## Exercise task
Extract the data exactly, missing nothing.

====== Dataset extract ======

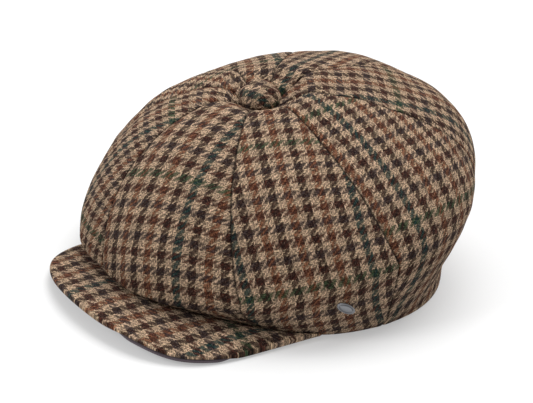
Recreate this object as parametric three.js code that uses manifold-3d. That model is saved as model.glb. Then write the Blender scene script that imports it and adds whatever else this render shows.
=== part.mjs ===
// Eight-panel baker boy cap, unworn and resting on its hem, in millimetres.
// +Z is up, the peak points to -Y and the wearer's left is +X.
//
// Crown: eight shaped gores run from the hem to a covered button. Their common form is a smooth
// surface through three rings (hem, waist, equator) and an apex, joined by Bezier meridians.
// Each gore is that surface between two seams, swollen a little between them, with a cloth wall.
// Peak: a stiff curved plate in two layers, a cloth cover above and a smooth lining below.
// A plain oval pin sits low on the wearer's left, with its post through the cloth into a clutch.

import * as THREE from 'three';
import * as BufferGeometryUtils from 'three/addons/utils/BufferGeometryUtils.js';
import Module from 'manifold-3d';

const wasm = await Module();
wasm.setup();

// ---- driving dimensions -------------------------------------------------------------------

const CLOTH = 2.2;               // wall of tweed and its backing
const SEAM_GAP = 0.3;            // clearance left between neighbouring pieces
const SWELL = 1.8;               // how far a gore stands proud half-way between its seams
const HEM_LIFT = 4.5;            // the hem leaves the table at the front, over the peak

// Rings of the crown: centre in plan, then radius and height at the front, the wearer's left,
// the back and the right. The soft crown has slumped to the right and a little forward.
const RINGS = {
  hem: {
    cx: 0, cy: 0,
    radius: { front: 95, left: 95, back: 95, right: 95 },
    height: { front: 0, left: 0, back: 0, right: 0 },
  },
  waist: {
    cx: 0, cy: 0,
    radius: { front: 99, left: 99.4, back: 94.6, right: 99.4 },
    height: { front: 10, left: 5.6, back: 29, right: 10 },
  },
  equator: {
    cx: -20.5, cy: -8.5,
    radius: { front: 119, left: 130, back: 131.6, right: 125 },
    height: { front: 18, left: 45.3, back: 75.5, right: 47.3 },
  },
};
const APEX = new THREE.Vector3(-20.3, -18, 122);

// Where gores 1 to 8 begin, in degrees from the front towards +X. The slumped cloth has widened
// the gore over the peak on the wearer's left and narrowed those on the right.
const SEAMS = [-8, 45, 90, 136.5, 182, 227, 271, 312];
const GORES = SEAMS.length;

// Further turn of all seams at the hem, the equator and the eye, in degrees.
const TWIST = { hem: 1.7, equator: 4.8, eye: -6.5 };

// Handles of the meridians: rise above the equator as a share of the height left, reach back
// from the apex as a share of the way out, and lift of that last handle in millimetres.
const HANDLES = {
  rise:  { front: 0.33, left: 0.24, back: 0.99, right: 0.24 },
  reach: { front: 0.74, left: 0.68, back: 0.41, right: 0.68 },
  lift:  { front: -8.3, left: 4.8,  back: 12.1, right: 4.8 },
};

// Handles between waist and equator, as shares of the way out and up. At the back the cloth
// climbs straight up the band before it swings out.
const UNDERCUT = {
  out: { front: 0.45, left: 0.3, back: -0.1, right: 0.3 },
  up:  { front: 0.3,  left: 0.3, back: 0.3,  right: 0.3 },
  arrive: 0.36,
};

// The button sits in a puckered dimple with a flat floor.
const DIMPLE = { depth: 6.5, floor: 14.5, rim: 36 };
const BUTTON = { radius: 13.5, height: 7.2, stem: 3, stemLength: 5 };
const EYE = BUTTON.stem + 2 * SEAM_GAP;                  // radius left open where the gores meet

const PEAK = {
  spread: THREE.MathUtils.degToRad(68.7),   // half of the arc of hem that carries the peak
  reach: 64,                                // from the hem to the middle of the outer edge
  squareness: 0.48,                         // under 0.5 gives fuller corners than an ellipse
  flare: 9.2,                               // how far the corners stand out sideways
  cover: 2.0,
  lining: 1.8,
  edge: { front: 7, side: 0 },              // height of the lining's outer edge
  crown: 3,                                 // how far the plate bows up between hem and edge
};

const PIN = {
  gore: 2,
  angle: THREE.MathUtils.degToRad(74),
  level: 0.66,                  // place on the meridian, from the waist (0) to the equator (1)
  length: 15, width: 6.5, thickness: 1.8,
  tilt: THREE.MathUtils.degToRad(35),
  post: 0.7, postLength: 6,
  clutch: 4, clutchHeight: 2.4,
};

const ROWS = { band: 2, undercut: 6, dome: 14 };          // steps up a gore
const COLUMNS = 6;                                        // steps across a gore

// ---- materials ----------------------------------------------------------------------------

const cloth = (color) => new THREE.MeshStandardMaterial({ color, roughness: 0.95, metalness: 0 });
const MATERIALS = {
  tweed: cloth(0x7d6148),
  peakTweed: cloth(0x816349),
  lining: cloth(0x4b4247),
  metal: new THREE.MeshStandardMaterial({ color: 0xb9bcc0, roughness: 0.28, metalness: 1 }),
};

// ---- crown surface ------------------------------------------------------------------------

/** Value at an angle round the cap, 0 at the front, from its values on the four sides. */
function around({ front, left, back, right }, angle) {
  const c = Math.cos(angle);
  const side = Math.sin(angle) > 0 ? left : right;
  return (front + back) / 2 * c * c + side * (1 - c * c) + (front - back) / 2 * c;
}

/** Height of the hem: flat on the table, rising smoothly over the peak. */
function hemHeight(angle) {
  const share = Math.max(0, (Math.cos(angle) - 0.3) / 0.7);
  return HEM_LIFT * share ** 1.5;
}

/** Point of a ring at an angle from the front towards +X. */
function ringPoint(name, angle) {
  const { cx, cy, radius, height } = RINGS[name];
  const r = around(radius, angle);
  return new THREE.Vector3(
    cx + r * Math.sin(angle),
    cy - r * Math.cos(angle),
    name === 'hem' ? hemHeight(angle) : around(height, angle),
  );
}

/** The two curves of a meridian: waist to equator, and equator to apex. */
function meridian(angle) {
  const waist = ringPoint('waist', angle);
  const equator = ringPoint('equator', angle);
  const rise = equator.z - waist.z;
  const out = equator.clone().sub(waist).setZ(0);
  const leave = waist.clone().addScaledVector(out, around(UNDERCUT.out, angle));
  leave.z += around(UNDERCUT.up, angle) * rise;
  const arrive = equator.clone();
  arrive.z -= UNDERCUT.arrive * rise;
  const climb = equator.clone();
  climb.z += around(HANDLES.rise, angle) * (APEX.z - equator.z);
  const summit = APEX.clone();
  summit.addScaledVector(equator.clone().sub(APEX).setZ(0), around(HANDLES.reach, angle));
  summit.z += around(HANDLES.lift, angle);
  return {
    undercut: new THREE.CubicBezierCurve3(waist, leave, arrive, equator),
    dome: new THREE.CubicBezierCurve3(equator, climb, summit, APEX),
  };
}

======

## Task response
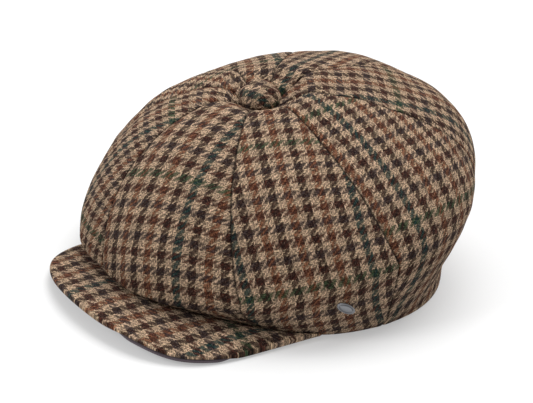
Recreate this object as parametric three.js code that uses manifold-3d. That model is saved as model.glb. Then write the Blender scene script that imports it and adds whatever else this render shows.
=== part.mjs ===
// Eight-panel baker boy cap, unworn and resting on its hem, in millimetres.
// +Z is up, the peak points to -Y and the wearer's left is +X.
//
// Crown: eight shaped gores run from the hem to a covered button. Their common form is a smooth
// surface through three rings (hem, waist, equator) and an apex, joined by Bezier meridians.
// Each gore is that surface between two seams, swollen a little between them, with a cloth wall.
// Peak: a stiff curved plate in two layers, a cloth cover above and a smooth lining below.
// A plain oval pin sits low on the wearer's left, with its post through the cloth into a clutch.

import * as THREE from 'three';
import * as BufferGeometryUtils from 'three/addons/utils/BufferGeometryUtils.js';
import Module from 'manifold-3d';

const wasm = await Module();
wasm.setup();

// ---- driving dimensions -------------------------------------------------------------------

const CLOTH = 2.2;               // wall of tweed and its backing
const SEAM_GAP = 0.3;            // clearance left between neighbouring pieces
const SWELL = 1.8;               // how far a gore stands proud half-way between its seams
const HEM_LIFT = 4.5;            // the hem leaves the table at the front, over the peak

// Rings of the crown: centre in plan, then radius and height at the front, the wearer's left,
// the back and the right. The soft crown has slumped to the right and a little forward.
const RINGS = {
  hem: {
    cx: 0, cy: 0,
    radius: { front: 95, left: 95, back: 95, right: 95 },
    height: { front: 0, left: 0, back: 0, right: 0 },
  },
  waist: {
    cx: 0, cy: 0,
    radius: { front: 99, left: 99.4, back: 94.6, right: 99.4 },
    height: { front: 10, left: 5.6, back: 29, right: 10 },
  },
  equator: {
    cx: -20.5, cy: -8.5,
    radius: { front: 119, left: 130, back: 131.6, right: 125 },
    height: { front: 18, left: 45.3, back: 75.5, right: 47.3 },
  },
};
const APEX = new THREE.Vector3(-20.3, -18, 122);

// Where gores 1 to 8 begin, in degrees from the front towards +X. The slumped cloth has widened
// the gore over the peak on the wearer's left and narrowed those on the right.
const SEAMS = [-8, 45, 90, 136.5, 182, 227, 271, 312];
const GORES = SEAMS.length;

// Further turn of all seams at the hem, the equator and the eye, in degrees.
const TWIST = { hem: 1.7, equator: 4.8, eye: -6.5 };

// Handles of the meridians: rise above the equator as a share of the height left, reach back
// from the apex as a share of the way out, and lift of that last handle in millimetres.
const HANDLES = {
  rise:  { front: 0.33, left: 0.24, back: 0.99, right: 0.24 },
  reach: { front: 0.74, left: 0.68, back: 0.41, right: 0.68 },
  lift:  { front: -8.3, left: 4.8,  back: 12.1, right: 4.8 },
};

// Handles between waist and equator, as shares of the way out and up. At the back the cloth
// climbs straight up the band before it swings out.
const UNDERCUT = {
  out: { front: 0.45, left: 0.3, back: -0.1, right: 0.3 },
  up:  { front: 0.3,  left: 0.3, back: 0.3,  right: 0.3 },
  arrive: 0.36,
};

// The button sits in a puckered dimple with a flat floor.
const DIMPLE = { depth: 6.5, floor: 14.5, rim: 36 };
const BUTTON = { radius: 13.5, height: 7.2, stem: 3, stemLength: 5 };
const EYE = BUTTON.stem + 2 * SEAM_GAP;                  // radius left open where the gores meet

const PEAK = {
  spread: THREE.MathUtils.degToRad(68.7),   // half of the arc of hem that carries the peak
  reach: 64,                                // from the hem to the middle of the outer edge
  squareness: 0.48,                         // under 0.5 gives fuller corners than an ellipse
  flare: 9.2,                               // how far the corners stand out sideways
  cover: 2.0,
  lining: 1.8,
  edge: { front: 7, side: 0 },              // height of the lining's outer edge
  crown: 3,                                 // how far the plate bows up between hem and edge
};

const PIN = {
  gore: 2,
  angle: THREE.MathUtils.degToRad(74),
  level: 0.66,                  // place on the meridian, from the waist (0) to the equator (1)
  length: 15, width: 6.5, thickness: 1.8,
  tilt: THREE.MathUtils.degToRad(35),
  post: 0.7, postLength: 6,
  clutch: 4, clutchHeight: 2.4,
};

const ROWS = { band: 2, undercut: 6, dome: 14 };          // steps up a gore
const COLUMNS = 6;                                        // steps across a gore

// ---- materials ----------------------------------------------------------------------------

const cloth = (color) => new THREE.MeshStandardMaterial({ color, roughness: 0.95, metalness: 0 });
const MATERIALS = {
  tweed: cloth(0x7d6148),
  peakTweed: cloth(0x816349),
  lining: cloth(0x4b4247),
  metal: new THREE.MeshStandardMaterial({ color: 0xb9bcc0, roughness: 0.28, metalness: 1 }),
};

// ---- crown surface ------------------------------------------------------------------------

/** Value at an angle round the cap, 0 at the front, from its values on the four sides. */
function around({ front, left, back, right }, angle) {
  const c = Math.cos(angle);
  const side = Math.sin(angle) > 0 ? left : right;
  return (front + back) / 2 * c * c + side * (1 - c * c) + (front - back) / 2 * c;
}

/** Height of the hem: flat on the table, rising smoothly over the peak. */
function hemHeight(angle) {
  const share = Math.max(0, (Math.cos(angle) - 0.3) / 0.7);
  return HEM_LIFT * share ** 1.5;
}

/** Point of a ring at an angle from the front towards +X. */
function ringPoint(name, angle) {
  const { cx, cy, radius, height } = RINGS[name];
  const r = around(radius, angle);
  return new THREE.Vector3(
    cx + r * Math.sin(angle),
    cy - r * Math.cos(angle),
    name === 'hem' ? hemHeight(angle) : around(height, angle),
  );
}

/** The two curves of a meridian: waist to equator, and equator to apex. */
function meridian(angle) {
  const waist = ringPoint('waist', angle);
  const equator = ringPoint('equator', angle);
  const rise = equator.z - waist.z;
  const out = equator.clone().sub(waist).setZ(0);
  const leave = waist.clone().addScaledVector(out, around(UNDERCUT.out, angle));
  leave.z += around(UNDERCUT.up, angle) * rise;
  const arrive = equator.clone();
  arrive.z -= UNDERCUT.arrive * rise;
  const climb = equator.clone();
  climb.z += around(HANDLES.rise, angle) * (APEX.z - equator.z);
  const summit = APEX.clone();
  summit.addScaledVector(equator.clone().sub(APEX).setZ(0), around(HANDLES.reach, angle));
  summit.z += around(HANDLES.lift, angle);
  return {
    undercut: new THREE.CubicBezierCurve3(waist, leave, arrive, equator),
    dome: new THREE.CubicBezierCurve3(equator, climb, summit, APEX),
  };
}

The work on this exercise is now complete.